Chapter 2, “A Big Puzzle: The Urban Planning of Old Intramuros,” retraces the seventeenth-century city in 3-D. The author seeks to find the internal organization of the plots to understand the division of the city. He focuses on the study of the houses from a qualitative perspective instead of quantitative, using contemporary technologies. Luengo compares the pictorial representations at the beginning of the eighteenth century with the aerial pictures of Intramuros after the bombing of 1945. For this segment, he also relies on archaeology and traditional historiography. Chapter 3, “Portraits in Wood and Stone: Houses and Society,” aims to rebuild the domestic organization of Intramuros, focusing on its personal, familiar, and social activities. By deeply investigating a few select houses in Colonial Manila, Luengo claims that the internal organization of the city was a mirror of the development of its social life, taking into account its inhabitants, the dynamism of the city, and the floating population. The author concludes that the city dwellers chose where to live based on the availability of religious buildings and familiar and professional ties.

Chapter 4, “Cross-Cultural Dialogue: Adapting a Mediterranean House to the Tropics,” analyzes the cultural dialogue, hybridization, and influences of Chinese and Spanish models in the houses of the Intramuros area. The chapter emphasizes the manner in which geography influenced housing. It also differentiates the port from two other cities with similar functional characteristics within the Spanish Empire: Cádiz and Havana. The particularities of the houses are analyzed in light of the innovations of their ceilings, ventilation, and materials. Likewise, Luengo also looks into the space and the divisions of the houses: the lower floor, mezzanine, first floor, balconies, courtyards, moving staircases, roofs, kitchens, and Asian floors. The appendix greatly enhances the information presented in the preceding sections, as it contains specific data regarding the dwellings that Luengo located in the old city, along with their owners, materials, year of building, and price.

Overall, Manila, 1645 is an original contribution to our knowledge of cultural dialogue and architectural hybridization in Southeast Asia. The study offers a new methodology to investigate the first global connections between different continents and empires.
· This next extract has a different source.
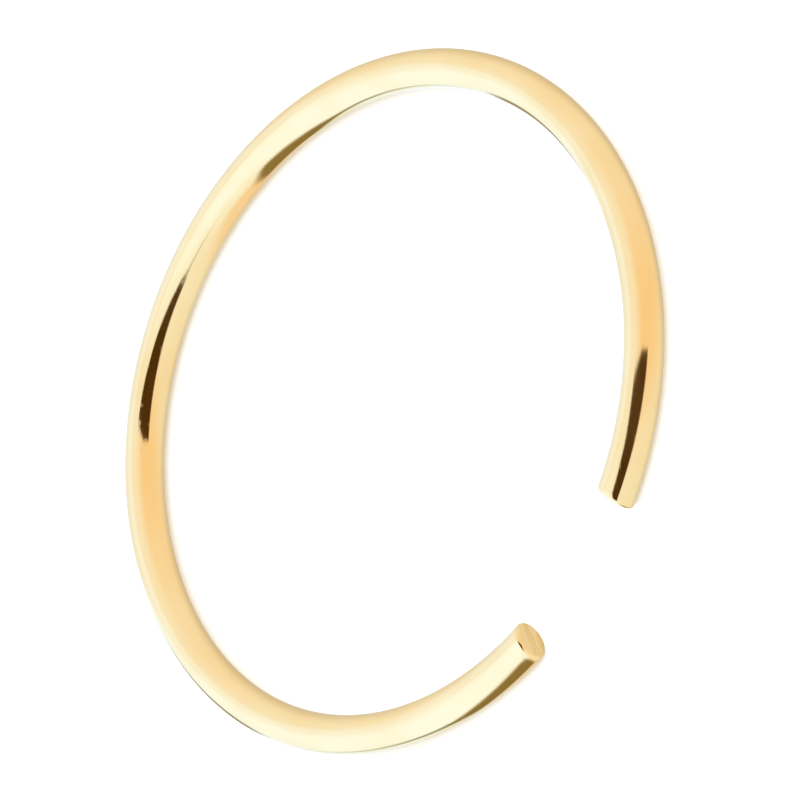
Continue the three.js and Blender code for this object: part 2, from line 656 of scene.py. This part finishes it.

Because the topic of housing is traditionally neglected in historiography, Luengo's book is a good example of interdisciplinary, cross-cultural, and comparative research methods. This work will be a useful tool for scholars wanting to know more about the role of housing, colonial architecture, and urban planning in an overseas territory. The book could stimulate further and renewed study of architecture and globalization in Southeast Asia and/or early modern Spanish American cities.